Dining Out | Lunch at Lüke

South Texas has a long growing season, plentiful meats, feathered and furred game, and lots of space to grow and roam.  Why has it been so hard to find it?  I had an opportunity to meet CIA-trained  Chef Steve McHugh after a demo at the Pearl Farmer’s Market.  He may be planting the flag for San Antonio’s late- blooming local-food movement.  Having grown up on a Wisconsin farm, Chef McHugh knows a thing or two about how great local, fresh-from-the-farm produce can taste.  He sources many of his ingredients for Lüke from vendors at Pearl, all of whom are within 150 miles of San Antonio.  The salad he made at the market, which is on the menu, included Humble House baby blue cheese – some of the prettiest I’ve ever seen – snuggled up next to chili-spiced pistachios and candied beets.  I looked over the menus and decided we would cancel our lunch reservations to eat at the three-week-old bistro, Lüke. 

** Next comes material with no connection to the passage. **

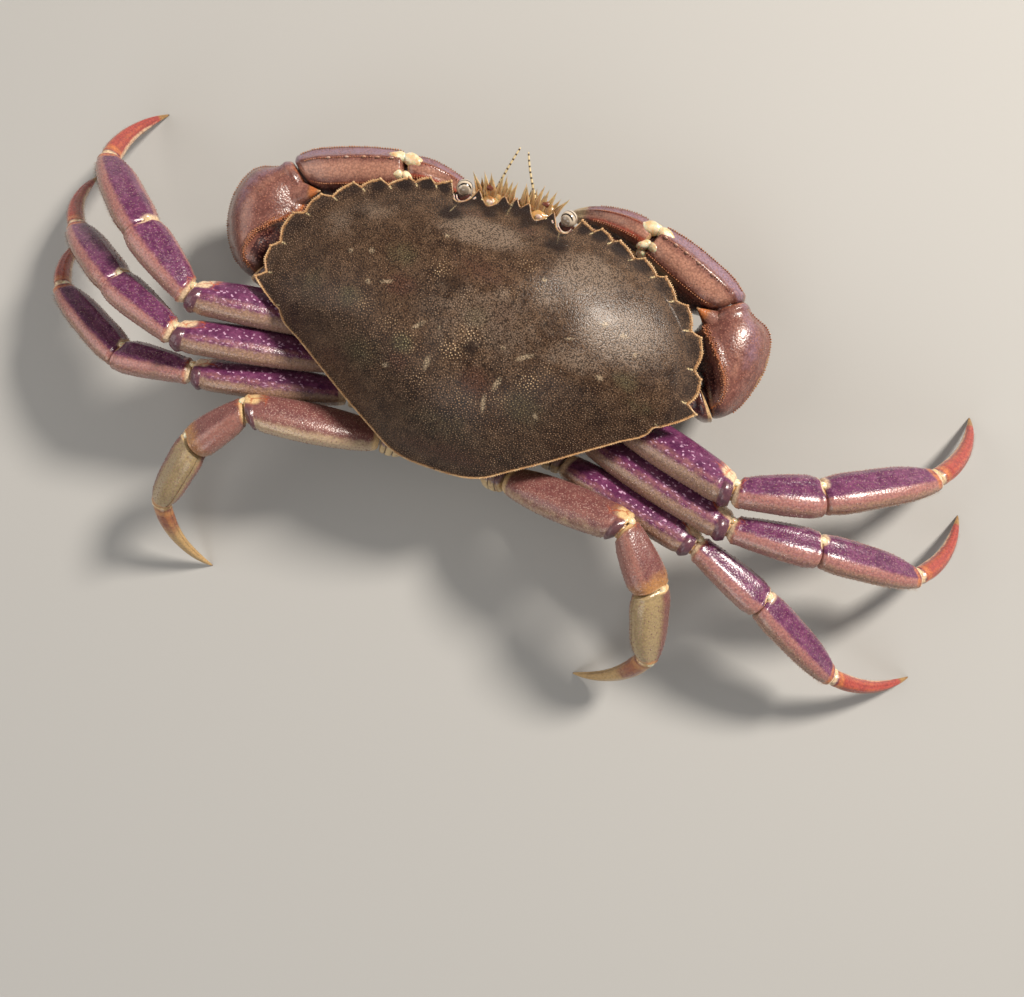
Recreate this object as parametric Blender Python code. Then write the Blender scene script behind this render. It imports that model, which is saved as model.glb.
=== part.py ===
"""A graceful rock crab, life size, standing on its eight walking legs with its claws folded.

The crab faces -Y, its left side is +X and the floor is z = 0. Sizes are in millimetres until
settle() turns them into metres. A place on the body is written as its distance from the midline,
its distance in front of the widest line of the shell and its height.
"""

import math

import bmesh
import bpy
import numpy as np
from mathutils import Matrix, Vector

MM = 0.001
GAP = 0.3  # space kept between the faces of neighbouring pieces
SHELL_CLEARANCE = 0.5  # and between the shell and the body under it
LEFT, RIGHT = 1, -1
SIDE_NAMES = {LEFT: "left", RIGHT: "right"}
UP = np.array([0.0, 0.0, 1.0])
SIDEWAYS = np.array([1.0, 0.0, 0.0])
END_SHARE = 0.3  # the rings of a limb piece turn into its end planes over this share of its length

# Shell edge, from the middle tooth of the front round one side to the middle of the back
FRONT_EDGE = [(0, 28.6), (1.1, 27.2), (2.4, 28.3), (3.4, 26.6), (4.7, 25.4), (6.0, 26.4), (7.4, 28.2)]
ORBIT_EDGE = [(8.3, 26.4), (8.9, 25.2), (10.3, 24.4), (11.6, 25.1), (12.2, 26.5)]
TEETH = [  # tip, fullest point behind it, and the notch that ends the tooth
    ((13.0, 28.2), (14.7, 27.4), (15.8, 26.9)),
    ((17.0, 27.7), (18.6, 27.0), (19.6, 26.1)),
    ((20.9, 26.6), (23.0, 25.4), (24.4, 24.2)),
    ((26.2, 24.8), (28.3, 23.5), (29.4, 22.3)),
    ((31.0, 22.7), (33.2, 20.6), (34.2, 19.0)),
    ((36.4, 18.8), (38.0, 16.6), (38.5, 14.6)),
    ((40.6, 13.9), (41.8, 10.6), (41.4, 7.9)),
    ((43.0, 6.6), (43.2, 3.6), (42.2, 1.6)),
    ((44.2, 0.2), (42.0, -1.7), (38.6, -4.0)),
]
BACK_EDGE = [(37.4, -4.6), (36.9, -5.6), (32, -9.0), (26.7, -12.5), (20.5, -16.6), (15.6, -19.6),
             (12.8, -21.3), (10.2, -22.9), (7.5, -23.9), (3.8, -24.4), (0, -24.5)]
# The same edge with its teeth left off, which the dome follows
ROUND_EDGE = [(0, 26.6), (7, 26.4), (13, 26.0), (19.4, 24.9), (24.3, 22.9), (29.2, 20.4), (33.7, 17.0),
              (37.4, 12.6), (40.0, 6.8), (40.8, 1.0), (39.4, -3.2), (32, -8.8), (26.7, -12.3),
              (20.5, -16.4), (15.6, -19.4), (10.2, -22.6), (4, -24.1), (0, -24.3)]
SHELL_CENTRE = 2.0  # in front of the widest line
EDGE_HEIGHT = 26.0
EDGE_RISE = 0.03  # the edge climbs this much for each millimetre forward
EDGE_FALL = 0.0045  # and falls away behind the widest line with the square of the distance
DOME_RISE = 11.5
DOME_POWER = 2.3
EDGE_TOP, EDGE_BOTTOM = 0.35, 0.45  # the thin rim above and below the edge's own height
SHELL_FLOOR = 1.4  # the dome's flat underside lies this far below the edge
FLOOR_RINGS = (0.5, 0.93)  # shares of the way from the centre to the edge
DOME_RINGS = (0.965, 0.9, 0.8, 0.67, 0.51, 0.34, 0.17)
SWELLINGS = [  # from the midline, forward, spread, height: stomach, heart and gill regions
    (0, 12, 8, 0.7), (8.5, 16, 5, 0.5), (0, -10, 6, 0.6), (21, -1, 9, 0.8), (19, 13, 5, 0.35),
    (9.5, 1, 4, -0.5), (13.5, 8.5, 3.5, -0.35),
]

# Underside of the body
BELLY_HEIGHT = 9.0
BREAST_HALF_WIDTH, BREAST_HALF_LENGTH, BREAST_CENTRE = 21.0, 18.0, -3.0
FLANK = [  # how far each level has moved from the shell's outline to the breast's, and how far down
    (0.0, 0.0), (0.1, 0.05), (0.5, 0.27), (0.8, 0.52), (0.95, 0.82), (1.0, 0.97),
]
BODY_INSET, FRONT_INSET = 0.94, 0.06
BELLY_INSET = 0.84
BODY_SIDES = 40
BODY_TOP_RINGS = (0.3, 0.7)

# Face: a rounded bar under the front of the shell, which carries the eyes, feelers and bristles
FACE_CENTRE = (0, 23.0, 22.1)
FACE_HALF_SIZE = (12.6, 2.7, 2.2)
EYE_ROOT = (10.0, 25.6, 23.3)
EYE_STALK_END = (10.3, 27.3, 25.2)
EYE_TOP = (10.5, 28.9, 27.5)
EYE_RADIUS, EYE_STALK_RADIUS, EYE_SOCKET_RADIUS, EYE_SOCKET_DEPTH = 1.6, 1.3, 1.7, 3.4
SOCKET_SIDES = 10
EYE_STALK_PROFILE = [(0, 1.0), (0.5, 0.88), (1, 1.05)]  # share of its length, size
FEELER_LINES = {  # handles of each antenna's Bezier line
    LEFT: [(4.9, 26.1, 23.6), (5.1, 28.2, 26.2), (3.4, 32.6, 28.6), (2.0, 37.4, 29.2)],
    RIGHT: [(4.9, 26.1, 23.6), (4.4, 28.2, 26.2), (1.4, 32.0, 28.6), (-0.3, 37.0, 29.2)],
}
FEELER_RADII = [0.8, 0.66, 0.42, 0.36, 0.3, 0.26]  # from root to tip
FEELER_STEPS = 11
FEELER_SOCKET_RADIUS, FEELER_SOCKET_DEPTH, FEELER_ROOT_GAP = 1.0, 2.6, 0.38
BRISTLES_A_SIDE = 7
BRISTLE_SPREAD = (0.9, 6.9)
BRISTLE_LENGTHS = (6.6, 8.2)  # of every other one
BRISTLE_RADII = (0.62, 0.13)  # root and tip
BRISTLE_FLATNESS = 0.62
BRISTLE_ROOT_FORWARD = 24.2
BRISTLE_ROOT_HEIGHTS = (22.0, 21.3)
BRISTLE_FAN = (3, 13)  # degrees from straight ahead, for the innermost and the outermost
BRISTLE_CLIMBS = (12, 21)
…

Lüke, on the Riverwalk, is the new sister to the original in New Orleans.  As a John Besh restaurant, Lüke has definite French Quarter flavor.  But there are menu touches here and there that make you remember you are in South Texas.

We started with cocktails, a French “75” for me and a Sazerac for Hades.

To start, I couldn’t resist the pâté de campagne of wild boar.  Served with watermelon pickles, mustard and a gelee, the pâté was luscious spread on crispy olive oil toasts.  Equally intriguing in terms of a first course would have been the fried Texas quail, which I will be sure to try next visit.

Hades ordered from the express lunch menu, which included a cup of soup.  He wisely chose the shrimp and sausage gumbo.